Both are Idaho natives - and likely the Mountain West/PNW/Canada/Alaska are more likely places for them to consider
posted by inflatablekiwi to Work & Money (10 answers total) 1 user marked this as a favorite
 
Best answer: near revelstoke, whistler blackcomb and whitewater in british columbia, or around jasper/banff in alberta. no resort at the jumbo glacier (thankfully) but if they do backcountry skiing, cross country skiing, or overnight camping in the winter for work (like guiding, i guess?) i would look around that area in BC as there is a lot of it there.
posted by zdravo at 3:57 PM on December 13, 2021 [1 favorite]


Best answer: I would maybe consider Vermont, which is seeing *more* snowfall in some years (although also more melting because of hotter temperatures). Also, I think it's a somewhat safer place to be in the summer than Western/Canadian mountains in the summer, where wildfires are getting more intense.
posted by pinochiette at 4:04 PM on December 13, 2021 [2 favorites]


Best answer: I found this study which predicts that the central Rockies and Sierras (at least those at high elevations) will be least impacted by 2050 -- depending on the breaks.

The supplemental Word docs on that webpage have detailed info on each resort.
posted by credulous at 4:39 PM on December 13, 2021 [1 favorite]

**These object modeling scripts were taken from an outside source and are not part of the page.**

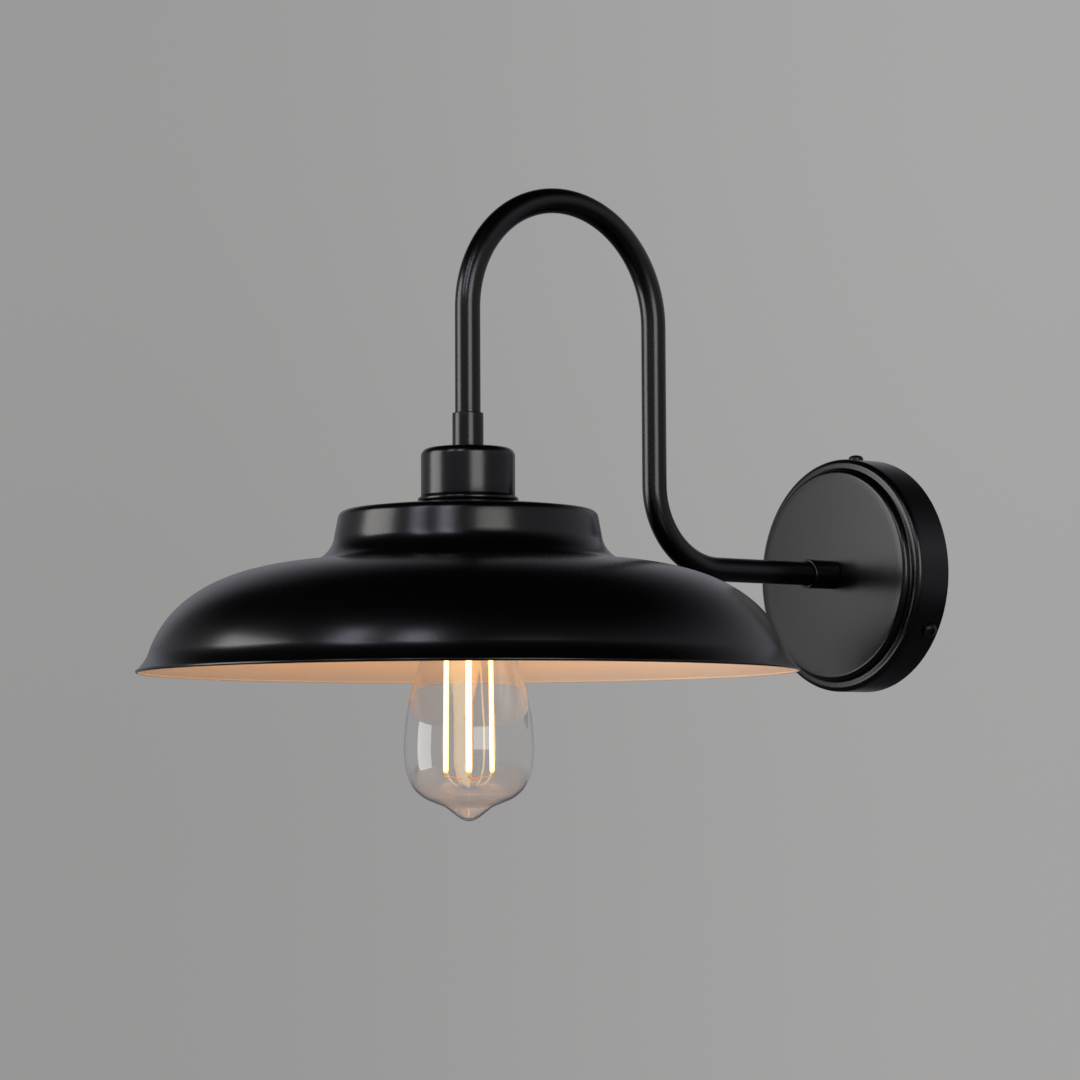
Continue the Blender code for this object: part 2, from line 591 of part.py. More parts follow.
def build_shade_end(axis):
    """What is fixed above the shade: collar, nipple, cup, base ring, washer and nut."""
    collar_low = CUP_TOP + CLEARANCE
    turned("shade_collar", collar_outline(collar_low), FINISH["black"], axis, closed=True)
    corner = arc((CUP_RADIUS - CUP_CORNER, CUP_TOP - CUP_CORNER), CUP_CORNER, 90, 0, 4)
    outline = [(HOLE_RADIUS, CUP_TOP), *corner, (CUP_RADIUS, CUP_TOP - CUP_HEIGHT)]
    turned("socket_cup", outline, FINISH["black"], axis, steps=32, wall=CUP_WALL)
    ring_low = SHADE_TOP + CLEARANCE
    half = BASE_RING_HEIGHT / 2
    inner = SHOULDER_RADIUS + 2 * CLEARANCE
    outline = arc((BASE_RING_RADIUS - half, ring_low + half), half, 90, -90, 6) + [(inner, ring_low)]
    outline.append((inner, ring_low + BASE_RING_HEIGHT))
    turned("cup_base_ring", outline, FINISH["black"], axis, steps=32, closed=True)
    washer_high = CUP_TOP - CUP_WALL - CLEARANCE
    washer_low = washer_high - WASHER_THICKNESS
    sleeve("shade_lock_washer", HOLE_RADIUS, WASHER_RADIUS, washer_low, washer_high, FINISH["zinc"], axis)
    nut_radius = NUT_ACROSS_FLATS / 2 / math.cos(math.pi / 6)
    nut_low = CUP_NUT_HIGH - NUT_THICKNESS
    nut = [circle(nut_radius, 6), circle(HOLE_RADIUS)]
    flat("shade_nut", nut, nut_low, CUP_NUT_HIGH, FINISH["zinc"], axis)
    nipple_low = HOLDER_CAP_HIGH - HOLDER_ROOF
    nipple_high = collar_low + COLLAR_STEP - CLEARANCE
    sleeve("shade_nipple", NIPPLE_BORE, NIPPLE_RADIUS, nipple_low, nipple_high, FINISH["zinc"], axis)


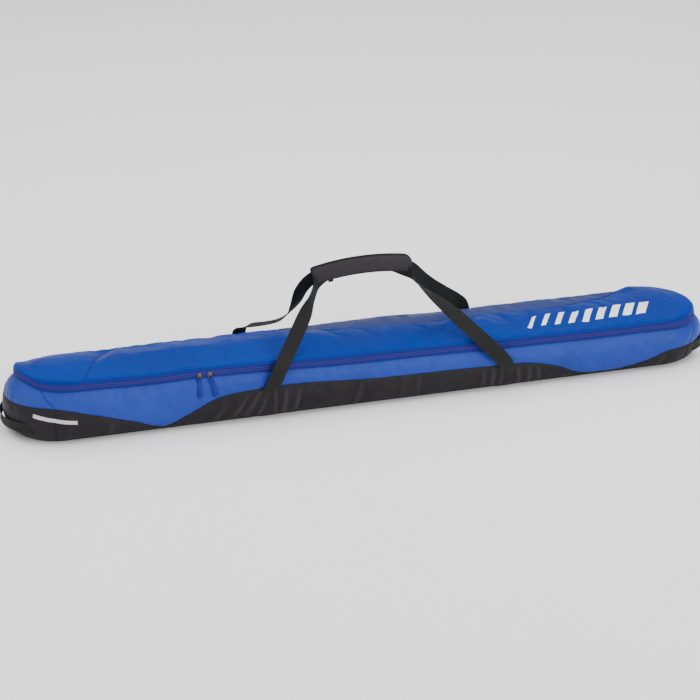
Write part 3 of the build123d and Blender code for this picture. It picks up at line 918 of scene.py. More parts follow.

Best answer: Of course, anyplace with mountains and snow in the Western part of the US will probably have giant forest fires part of the year.
posted by knownfossils at 4:58 PM on December 13, 2021


Best answer: The Banff, Lake Louise, and Canmore area in Alberta, Canada has a number of options. Sunshine Village Ski Resort is apparently the highest altitude skiing in Canada. There are also options in the Kananaskis nearby. Calgary may apparently be less affected than some other cities by climate change.

Kicking Horse near Golden is also located in a very wintery locale. There are a number of other places in the Kootenays, like Nelson for example that are skiing oriented.
posted by lookoutbelow at 6:53 PM on December 13, 2021 [3 favorites]


Best answer: My next glib response was "wherever you think Vail or Alterra are going to buy their next resort - get in before property prices rocket"

Oh! they should move to Valemount
posted by mannequito at 10:06 PM on December 13, 2021


Best answer: I should note that the splashier resorts often make their own snow when Mother Nature isn't.

There's a handful of ski spots in the Catskills in New York State, and there's been rumblings of a big year-round resort getting built up there within the next few years (it's passed the "towns voting on the resolution" stage last I heard).
posted by EmpressCallipygos at 3:58 AM on December 14, 2021


Best answer: You are not going to be able to get a work visa in Canada to work seasonally at a ski resort. There are too many citizens willing and able to do those jobs for them to go through that amount of paperwork. I know this because I live in eastern bc where a lot of those resorts are. I am a US citizen married to a canadian so I've looked into immigration extensively. Even if you do land a job, you wont be able to continue to live there once your job is over, so you'd need to be able to move back to the US after the season unless one of you wants to go to school and gets accepted to a university.

So. I'd look at US side only.
posted by ananci at 9:33 AM on December 14, 2021


Response by poster: Thanks all - very helpful from you all

Curious if anyone has thoughts on Kalispell / Whitefish area in Montana. Strikes me as odd that none of the mountains (particularly Whitefish Resort) have been picked off by Vail / Alterra yet. And seems like potentially a expanding opportunity given a number of small resorts in the area plus airlift capacity. But am I missing something? (jokes about living in Montana aside / the couple in question grew up in small Idaho towns with extreme Religious backgrounds they escaped from so they get the potential for small town crazy in the Mountain West……

I should note that the splashier resorts often make their own snow when Mother Nature isn't.
Yeah we are 10 minutes from PCMR - which is the largest ski resort in the US, and Deer Valley (which probably is one of the fanciest). Both with massive snow making operations. Problem they are finding this year is that blowing snow takes both cold weather and available water……and both are becoming an issue. PCMR opened with blown snow late this year and barely managed to get 7-8 small white ribbons of death open…..for myself and approximately ten billion other pass holders to use….. :-(
posted by inflatablekiwi at 11:43 AM on December 14, 2021


Whitefish is a great mountain, but it’s punishingly cold in December and January.